Urban Mixed-Use Future Land Use Classification

This amendment involves 482 parcels previously classified as Community Commercial. The change applies generally to the following areas, the amendment notes:

  • Along the south right of way line of University Parkway from North Tamiami Trail east to Old Bradenton Road;
  • Along North Tamiami Trail from University Parkway south to 10th Street;
  • Along North Washington Boulevard from 21st Street east to the city limits;
  • Along the east right of way line of Tuttle Avenue from Fruitville Road south to Colorado Street;
  • Along the west right of way line of Beneva Road both north and south of Fruitville Road;
  • Along South Washington Boulevard near its intersection with South Tamiami Trail;
  • Along the east right of way line of South Tamiami Trail from north of Bahia Vista Street south to Hyde Park Street and at Siesta Drive;
  • Along the west right of way line of South Tamiami Trail at the intersections with Bahia Vista Street, Prospect Street, Floyd Street, Hillview Street, Hyde Park Street, and Bay Road;
  • Along both sides of South Tamiami Trail from north of its intersection with Bay Road/Bee Ridge Road south to the city limits; and
  • Along Bay Road/Bee Ridge Road from South Osprey Avenue east to the city limits.

The amendment states that the owner of any of the parcels “is not entitled to a rezoning to the Zone District which would provide the maximum density or intensity within the Urban Mixed-Use Land Use Classification.”
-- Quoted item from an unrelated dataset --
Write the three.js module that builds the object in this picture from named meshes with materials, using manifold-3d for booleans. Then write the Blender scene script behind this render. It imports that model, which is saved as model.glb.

Administrative review and approval

As City Manager Brown promised during a previous meeting, this amendment says “that the City may utilize administrative review for site plan applications where construction of attainable housing units will occur.”
The use of “may” instead of “shall,” Brown pointed out, would allow for staff to pursue Planning Board and then City Commission public hearings on projects when staff feels such hearings would be appropriate.

Nonetheless, City Commission candidate Lobeck called that language “the most pernicious part of any of this.” He added, “To say ‘shall’ utilize administrative approval as opposed to ‘may utilize’ is meaningless when staff decides whether it’s used. They will always use it.”